In terms of key storylines, there are two critical, interlinked themes to watch from Tuesday’s release. First, Netflix’s exclusive contract to stream “The Office,” a wildly-popular sitcom about a nondescript Pennsylvania paper company, expired on January 1st. While it’s just one show, a recent Nielsen report found “The Office” was by far the most streamed series on the planet last year, with more than 57 billion minutes watched:
More to the point, the departure of “The Office” is an example of the broader streaming content war heating up. With competitors like Disney+, Paramount+, Discovery+, Apple TV+, and HBO Max (which poached another popular sitcom, “Friends” from Netflix last year) all aggressively producing and bidding on popular shows and movies, the increasing strain on consumers pocketbooks could prompt them to cancel some services. Underscoring this point, a recent survey found that 32% of respondents were “likely” or “very likely” to cancel their Netflix subscriptions in the next three months, far higher than previous surveys. For its part, Netflix will try to woo viewers back with new shows like Equinox, Pretty Little Things, Bridgerton, Dare Me, Sweet Home and Heroes.

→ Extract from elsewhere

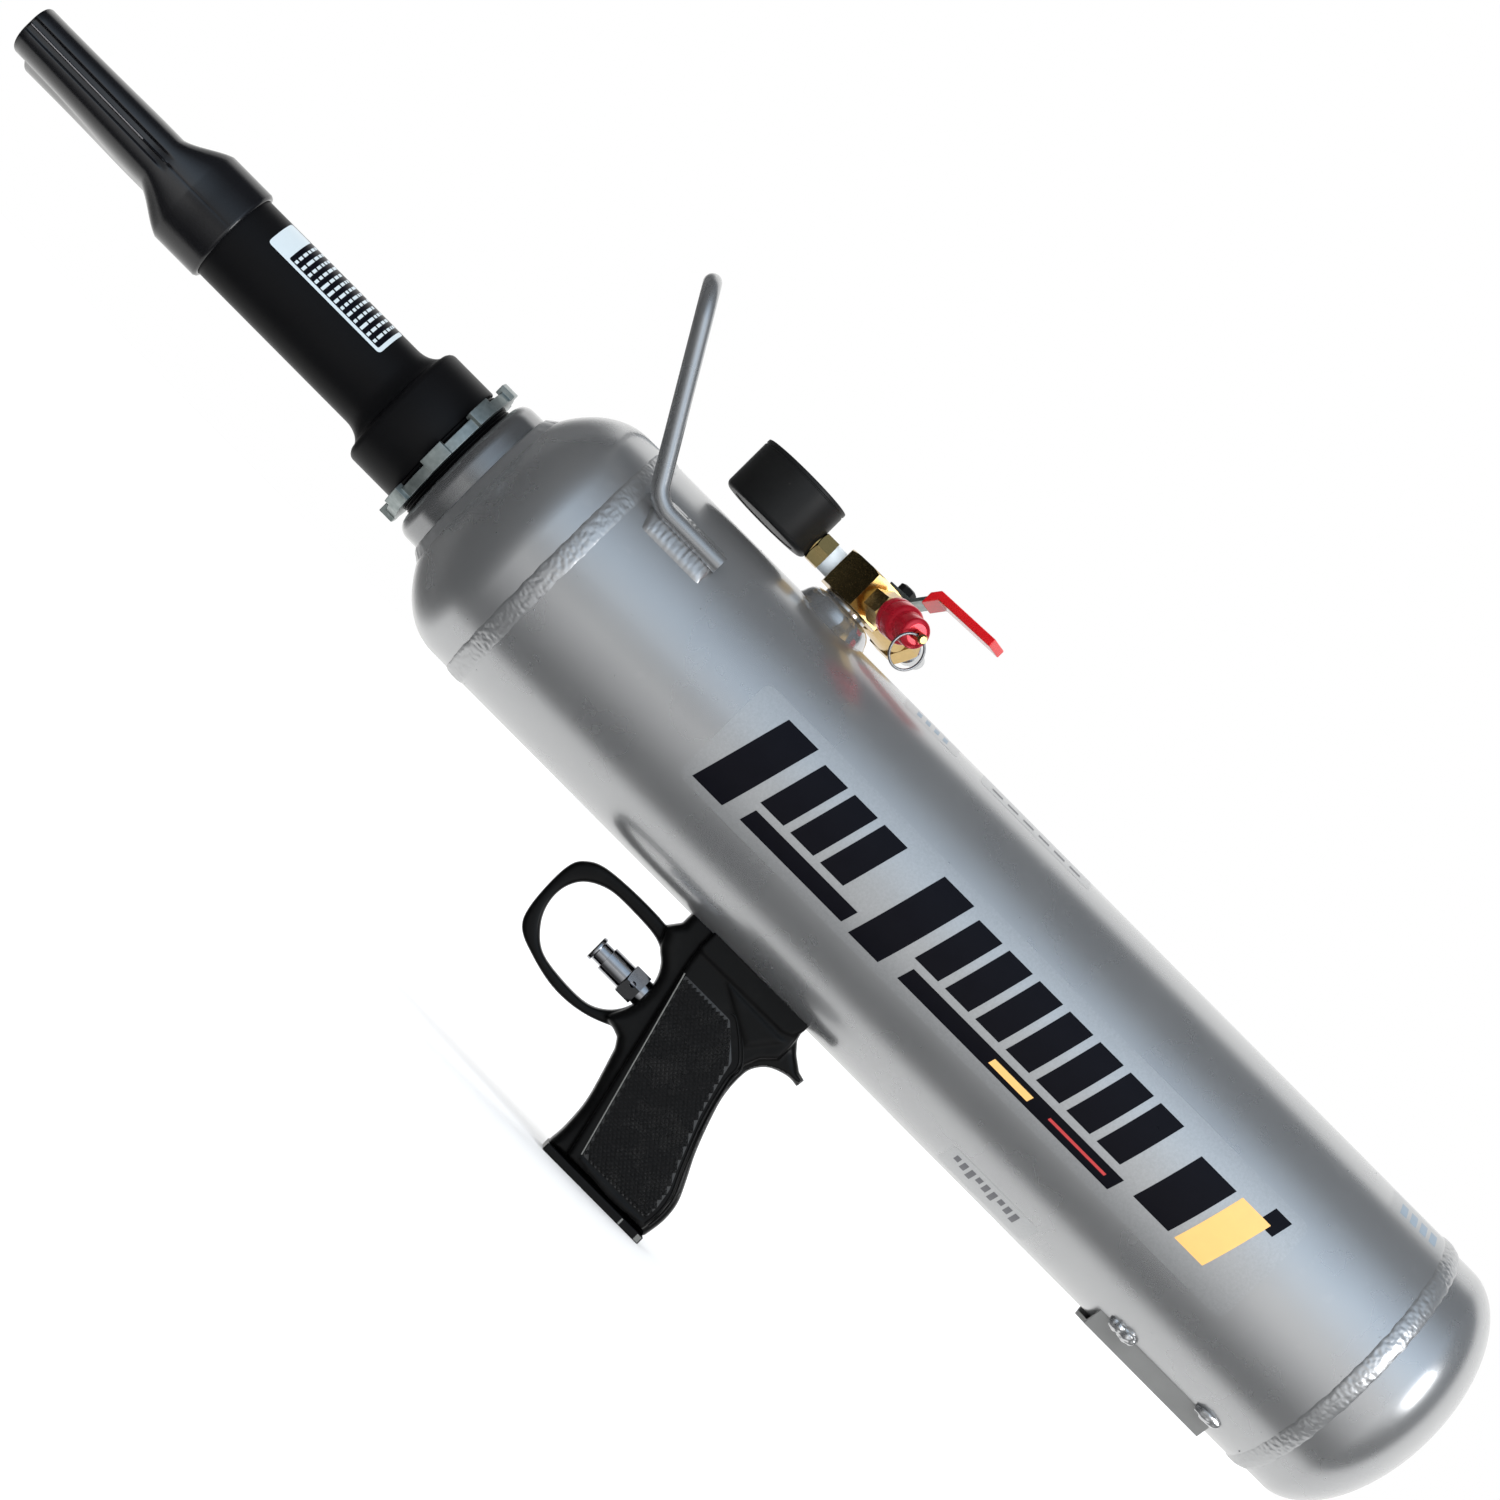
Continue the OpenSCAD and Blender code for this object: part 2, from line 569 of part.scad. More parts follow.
module sector_gear() color("goldenrod") {
    translate([sector_x, 0, gear_z]) rotate([0, 0, 180]) linear_extrude(height = 1.6) intersection() {
        difference() {
            gear_outline(wheel_teeth, -9, 1, 0.75);
            for (a = [-58, -30]) rotate(a) translate([6.2, 0]) circle(r = 1.6);
        }
        union() {
            polygon([[0, 0], [14, 3.4], [14, -20], [-4.2, -20]]);
            circle(r = 2);
        }
    }
    translate([sector_x, 0, axis_z + 82.6]) cylinder(r = 0.8, h = 4);
}

module gauge_dial() color("white") difference() {
    translate([gauge_x, 0, dial_z]) cylinder(r = 19.9, h = 0.8);
    translate([gauge_x, 0, dial_z - 1]) cylinder(r = 1.3, h = 3);
}

module gauge_needle() color("black") translate([gauge_x, 0, 0]) {
    translate([0, 0, axis_z + 82.6]) cylinder(r = 0.8, h = 9.4);
    translate([0, 0, gear_z]) rotate([0, 0, 18]) linear_extrude(height = 1.6)
        gear_outline(pinion_teeth, 0, pinion_teeth - 1, 0.75);
    translate([0, 0, axis_z + 91]) linear_extrude(height = 0.5) union() {
        rotate(135) polygon([[-6, -1], [14.6, -0.25], [14.6, 0.25], [-6, 1]]);
        circle(r = 2.2);
    }
}

module gauge_lens() color([0.8, 0.9, 0.95, 0.4]) translate([gauge_x, 0, axis_z + 95.5]) cylinder(r = 21.2, h = 1.8);

// ---------- safety valve ----------

module safety_body() color("goldenrod") difference() {
    union() {
        port(safety_port, block_face - thread_depth) cylinder(r = npt_r, h = thread_depth);
        port(safety_port, block_face) cylinder(r = 6, h = 4);
        port(safety_port, block_face + 3.9) turned_hex(14.4, 12.6);
        port(safety_port, block_face + 16) cylinder(r = 7.4, h = 9.5);
    }
    port(safety_port, 0) cylinder(r = 2.6, h = 24);
    port(safety_port, 20) cylinder(r = 5, h = 30);
}

module safety_cap() color("crimson") difference() {
    port(safety_port) rotate_extrude() polygon([[0, 33], [8.2, 33], [8.7, 33.5], [8.7, 43.2], [8.1, 44.6],
        [6.8, 45.2], [6.7, 53.6], [5.9, 54.8], [0, 54.8]]);
    port(safety_port, 30) cylinder(r = 7.4, h = 10.5);
    port(safety_port, 38) cylinder(r = 5, h = 13.5);
    port(safety_port, 38) cylinder(r = 1.7, h = 30);
}

module safety_stem() color("gold") difference() {
    port(safety_port) union() {
        translate([0, 0, 20.1]) cylinder(r = 4, h = 3.4);
        translate([0, 0, 23]) cylinder(r = 1.5, h = 34);
        translate([0, 0, 56]) cylinder(r = 2.2, h = 4.6);
        translate([0, 0, 60.6]) cylinder(r1 = 2.2, r2 = 1.5, h = 0.8);
    }
    port(safety_port, 58.5) rotate([90, 0, 0]) cylinder(r = 1, h = 10, center = true);
}

module safety_spring() color("silver") port(safety_port, 23.5) coil(3.6, 0.45, 28, 9);

module pull_ring() color([0.25, 0.22, 0.22]) port(safety_port, 58.5) translate([7.9, 0, 0])
    rotate_extrude() translate([7.9, 0]) circle(r = 0.68, $fn = 24);

// ---------- ball valve ----------

module ball_valve_body() color("goldenrod") difference() {
    union() {
        port(valve_port, block_face - thread_depth) cylinder(r = big_npt_r, h = thread_depth + 1);
        port(valve_port, block_face + 0.4) rotate([0, 0, 30]) turned_hex(17, 6.4);
        port(valve_port, 20) cylinder(r = 9.4, h = 26);
        port(valve_port, 45) rotate([0, 0, 30]) turned_hex(19, 10.4);
        port(valve_port, stem_d) rotate([0, -90, 0]) cylinder(r = 6, h = 10.2);
    }
    port(valve_port, 0) cylinder(r = 4.2, h = 60);
    port(valve_port, 20.6) cylinder(r = 7.8, h = 14.8);
    port(valve_port, 45) cylinder(r = big_npt_r, h = 20);
    port(valve_port, stem_d) rotate([0, -90, 0]) cylinder(r = 3.06, h = 30);
}

module ball_seats() color("white") difference() {
    for (d = [20.6, 31.4]) port(valve_port, d) ring(7.8, 4.4, 4);
    port(valve_port, stem_d) sphere(r = 7.3);
}

module valve_ball() color("gainsboro") difference() {
    port(valve_port, stem_d) sphere(r = 7.22);
    port(valve_port, stem_d) rotate([90, 0, 0]) cylinder(r = 4, h = 30, center = true);
    port(valve_port, stem_d) rotate([0, -90, 0]) translate([-1, -10, 5.4]) cube([2, 20, 5]);
}

module valve_stem() color("goldenrod") port(valve_port, stem_d) rotate([0, -90, 0]) {
    translate([0, 0, 7.3]) cylinder(r = 3, h = 8.5);
    intersection() {
        translate([-1, -10, 5.4]) cube([2, 20, 1.9 + eps]);
        cylinder(r = 3, h = 9);
    }
}

function stem_place(h) = [block_x + stem_d * cos(valve_port), stem_d * sin(valve_port), port_z + h];

// The lever's strip in its own plane: flat on the stem, up a slope, then level to its end
module lever_strip(half, from, to, width) {
    slope = atan2(lever_rise, slope_end - slope_start);
    mitre = half * tan(slope / 2);
    rotate([0, 0, lever_port]) rotate([90, 0, 0]) translate([0, 0, -width / 2])
        linear_extrude(height = width) intersection() {
            polygon([[-6, -half], [slope_start + mitre, -half], [slope_end + mitre, lever_rise - half],
                [to, lever_rise - half], [to, lever_rise + half], [slope_end - mitre, lever_rise + half],
                [slope_start - mitre, half], [-6, half]]);
            translate([from, -20]) square([100, 60]);
        }
}

module valve_lever() color("gainsboro") translate(stem_place(lever_z + lever_thick / 2)) difference() {
    lever_strip(lever_thick / 2, -6, lever_l, lever_w);
    cylinder(r = 3, h = 10, center = true);
}

module lever_sleeve() color("crimson") translate(stem_place(lever_z + lever_thick / 2)) difference() {
    lever_strip(lever_thick / 2 + sleeve_t, 11.5, lever_l + sleeve_t, lever_w + 2 * sleeve_t);
    lever_strip(lever_thick / 2, -6, lever_l, lever_w);
}

module lever_nut() color([0.08, 0.08, 0.08]) {
    translate(stem_place(10.3)) ring(6.2, 3, lever_z - 10.3);
    translate(stem_place(lever_z + lever_thick)) difference() {
        turned_hex(7.4, 3.6);
        translate([0, 0, -1]) cylinder(r = 3, h = 3.4);
    }
}

module air_plug() color("gainsboro") difference() {
    union() {
        port(valve_port, 47) cylinder(r = big_npt_r, h = 9);
        port(valve_port, 55.4) rotate([0, 0, 30]) turned_hex(14.3, 5);
        port(valve_port) rotate_extrude() polygon([[0, 60], [4.2, 60], [4.2, 64], [5.9, 65], [5.9, 68.5],
            [3.95, 69.6], [3.95, 77.6], [3.2, 78.4], [0, 78.4]]);
    }
    port(valve_port, 40) cylinder(r = 2.4, h = 50);
}

// ---------- grip ----------

module grip_side() polygon(concat(smooth_path(handle_front, 4), smooth_path(handle_back, 4), handle_tang, handle_top));

module layer_xz(w, y = 0) translate([0, y + w / 2, 0]) rotate([90, 0, 0]) linear_extrude(height = w) children();

module grip_frame() color([0.07, 0.07, 0.07]) difference() {
    union() {
        layer_xz(core_w) grip_side();
        layer_xz(grip_w - 2) intersection() {
            grip_side();
            polygon([[48, 120], [48, 98], [40, 93], [18, 3], [-25, 3], [-26, 15], [-7, 62], [-7, 86], [-21, 99], [-12, 120]]);
        }
        layer_xz(guard_w) difference() {
            polygon(smooth_loop(guard_outer, 4));
            polygon(smooth_loop(guard_inner, 4));
        }
    }
    rod_x(tank_r, -through, through);
    for (side = [-1, 1]) plate_xz(panel_outline, panel_t, side * (grip_w - panel_t) / 2);
    plate_xz(cavity_outline, 16);
    translate([grip_bolt_x, 0, 50]) cylinder(r = 4, h = 70);
    translate([grip_bolt_x, 0, 40]) cylinder(r = 6.6, h = 22);
    translate([pilot_x, 0, 98]) cylinder(r = 5, h = 30);
    translate([pilot_x, 0, trigger_z]) cylinder(r = pilot_bore_r, h = 30);
    translate([pilot_x - 2, 0, trigger_z]) rotate([0, 90, 0]) cylinder(r = pilot_bore_r, h = 12);
    translate([24, 0, trigger_z]) rotate([0, 90, 0]) cylinder(r = 5, h = 30);
    translate([42.4, 0, trigger_z]) rotate([0, 90, 0]) cylinder(r = 6.1, h = 12);
}

module grip_panel(side) color([0.1, 0.1, 0.1]) plate_xz(panel_outline, panel_t, side * (grip_w - panel_t) / 2);

module left_grip_panel() grip_panel(1);

module right_grip_panel() grip_panel(-1);

module butt_plate() color([0.06, 0.06, 0.06]) {
    translate([-27.7, -13.5, 0]) cube([55.4, 27, plate_top_z]);
    translate([-17, -8, plate_top_z - eps]) difference() {
        cube([35, 16, 6]);
        translate([2, 2, -1]) cube([31, 12, 8]);
    }
}

// ---------- trigger valve ----------

module on_trigger(x) translate([x, 0, trigger_z]) rotate([0, 90, 0]) children();

module trigger_body() color("dimgray") difference() {
    union() {
        on_trigger(24) cylinder(r = 5, h = 19);
        on_trigger(42.5) cylinder(r = 6, h = 2.6);
        on_trigger(45) rotate([0, 0, 30]) turned_hex(13.8, 8);
        on_trigger(52.9) cylinder(r = 5.75, h = 11.1);
    }
    on_trigger(54) cylinder(r = 4.68, h = 20);
    on_trigger(30) cylinder(r = 2.4, h = 40);
    on_trigger(25) cylinder(r = 4, h = 11);
    on_trigger(20) cylinder(r = pilot_bore_r, h = 10);
    // Vent across the hexagon, its seam turned clear of the bore's
    translate([49, 0, trigger_z]) rotate([90, 0, 0]) rotate(37) cylinder(r = 1.4, h = 20, center = true);
}

module trigger_spring() color("silver") on_trigger(25) coil(3, 0.35, 6.5, 5, 12, 5);

module trigger_button() color("dimgray") {
    on_trigger(31.5) cylinder(r = 3.6, h = 3);
    on_trigger(34.4) cylinder(r = 1.8, h = 26);
    on_trigger(60) cylinder(r = 4.6, h = 9);
    on_trigger(68.7) rotate_extrude() polygon([[0, 0], [5.3, 0], [5.65, 0.35], [5.65, 1.6], [5.2, 2], [0, 2]]);
}

module trigger_seal() color("black") on_trigger(34.5) ring(3.8, 1.8, 1.4);

tank_shell();
front_head();
rear_head();
front_weld_bead();
rear_weld_bead();
neck_collar();
neck_weld();
inlet_bung();
inlet_weld();
grip_boss();
pilot_nipple();
grip_bolt();
foot_bracket();
foot_welds();
carry_handle();
handle_welds();
valve_cage();
valve_cap();
pilot_tube();
pilot_nuts();
main_piston();
piston_seal();
piston_ring();
piston_spring();
barrel_tube();
barrel_seal();
nozzle();
lock_nut();
manifold_block();
manifold_nipple();
gauge_case();
gauge_stem();
gauge_tape();
gauge_movement();
bourdon_tube();
sector_gear();
gauge_dial();
gauge_needle();
gauge_lens();
safety_body();
safety_spring();
safety_cap();
safety_stem();
pull_ring();
ball_valve_body();
ball_seats();
valve_ball();
valve_stem();
valve_lever();
lever_sleeve();
lever_nut();
air_plug();
grip_frame();
left_grip_panel();
right_grip_panel();
butt_plate();
trigger_body();
trigger_spring();
trigger_button();
trigger_seal();
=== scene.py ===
import bmesh
import bpy
import json
import math
from mathutils import Matrix, Vector, noise


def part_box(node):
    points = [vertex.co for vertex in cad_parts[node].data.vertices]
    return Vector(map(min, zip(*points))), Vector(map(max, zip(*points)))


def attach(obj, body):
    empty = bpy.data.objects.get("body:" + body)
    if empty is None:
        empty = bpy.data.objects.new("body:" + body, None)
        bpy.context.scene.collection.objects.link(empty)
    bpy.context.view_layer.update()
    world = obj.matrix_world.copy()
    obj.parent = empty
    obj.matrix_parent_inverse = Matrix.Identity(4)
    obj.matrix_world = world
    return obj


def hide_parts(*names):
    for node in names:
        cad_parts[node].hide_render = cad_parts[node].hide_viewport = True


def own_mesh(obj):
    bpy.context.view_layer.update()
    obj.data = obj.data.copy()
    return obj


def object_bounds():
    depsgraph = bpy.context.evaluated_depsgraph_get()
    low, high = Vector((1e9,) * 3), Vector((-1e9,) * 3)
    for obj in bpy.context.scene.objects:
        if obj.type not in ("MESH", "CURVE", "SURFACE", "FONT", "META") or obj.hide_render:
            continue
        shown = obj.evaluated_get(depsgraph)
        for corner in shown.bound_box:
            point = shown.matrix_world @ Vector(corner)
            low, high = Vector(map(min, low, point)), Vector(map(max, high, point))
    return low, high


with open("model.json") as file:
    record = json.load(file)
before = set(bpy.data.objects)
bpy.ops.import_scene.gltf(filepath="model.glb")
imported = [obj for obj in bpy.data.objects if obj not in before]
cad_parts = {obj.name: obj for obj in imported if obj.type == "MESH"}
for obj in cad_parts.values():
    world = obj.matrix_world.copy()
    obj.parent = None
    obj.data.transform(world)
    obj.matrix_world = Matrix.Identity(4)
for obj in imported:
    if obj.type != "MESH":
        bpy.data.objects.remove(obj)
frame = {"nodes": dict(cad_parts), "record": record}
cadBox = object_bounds()
nodes = frame["nodes"]
bodyOf = {node: body for body, held in frame["record"]["behaviour"]["bodies"].items() for node in held}
mm = 0.001


def lo(node):
    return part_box(node)[0]


def hi(node):
    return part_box(node)[1]


def mid(node):
    return (lo(node) + hi(node)) / 2


tank = {
    "axisZ": mid("tank_shell").z,
    "radius": (hi("tank_shell").y - lo("tank_shell").y) / 2,
    "rearSeam": lo("tank_shell").x,
    "frontSeam": hi("tank_shell").x,
    "wall": 3 * mm,
}


class Val:
    # a socket that takes part in plain expressions
    def __init__(self, tree, socket):
        self.tree = tree
        self.socket = socket

    def math(self, operation, *others):
        node = self.tree.nodes.new("ShaderNodeMath")
        node.operation = operation
        for slot, value in zip(node.inputs, (self,) + others):
            plug(self.tree, slot, value)
        return Val(self.tree, node.outputs[0])

    def __add__(self, other):
        return self.math("ADD", other)

    def __sub__(self, other):
        return self.math("SUBTRACT", other)

    def __rsub__(self, other):
        return (self * -1) + other

    def __mul__(self, other):
        return self.math("MULTIPLY", other)

    def __truediv__(self, other):
        return self.math("DIVIDE", other)

    __radd__ = __add__
    __rmul__ = __mul__

    def above(self, edge, soft):
        # 0 below the edge, 1 over it, with a soft step
        return ((self - edge) / soft + 0.5).clamp()

    def clamp(self):
        return self.math("MINIMUM", 1.0).math("MAXIMUM", 0.0)


def plug(tree, slot, value):
    if isinstance(value, Val):
        tree.links.new(value.socket, slot)
    elif slot.type == "RGBA" and len(value) == 3:
        slot.default_value = (*value, 1)
    else:
        slot.default_value = value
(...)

Though traders will key in on backward-looking metrics like the financial results and subscriber growth, traders will closely scrutinize the companies outlook for 2021 and beyond for signs that these two related developments are limiting NFLX’s future growth prospects.
Technical Analysis: Netflix
After being one of the stock market’s biggest winners through Q2 of 2020, NFLX has spent the last six months treading water around the $500 level. The stock has been constrained to a roughly $100 range between $460 and $560 since the start of July, and with prices holding near the middle of that range with no obvious momentum, the short-term technical bias is clearly neutral.
Source: TradingView, GAIN Capital
That said, NFLX remains a highly-traded, fast-growing stock, so it’s unlikely to remain stationary for much longer. Tuesday’s earnings report, if clearly stronger or weaker than expected, could be just the sort of catalyst that prompts the stock to break out of its sideways range, potentially clearing the way for a $100+ continuation in either direction.
Many people make it a habit to fall asleep while watching Netflix, but traders shouldn’t be sleeping on the stock, despite the lack of a clear trend over the last six months!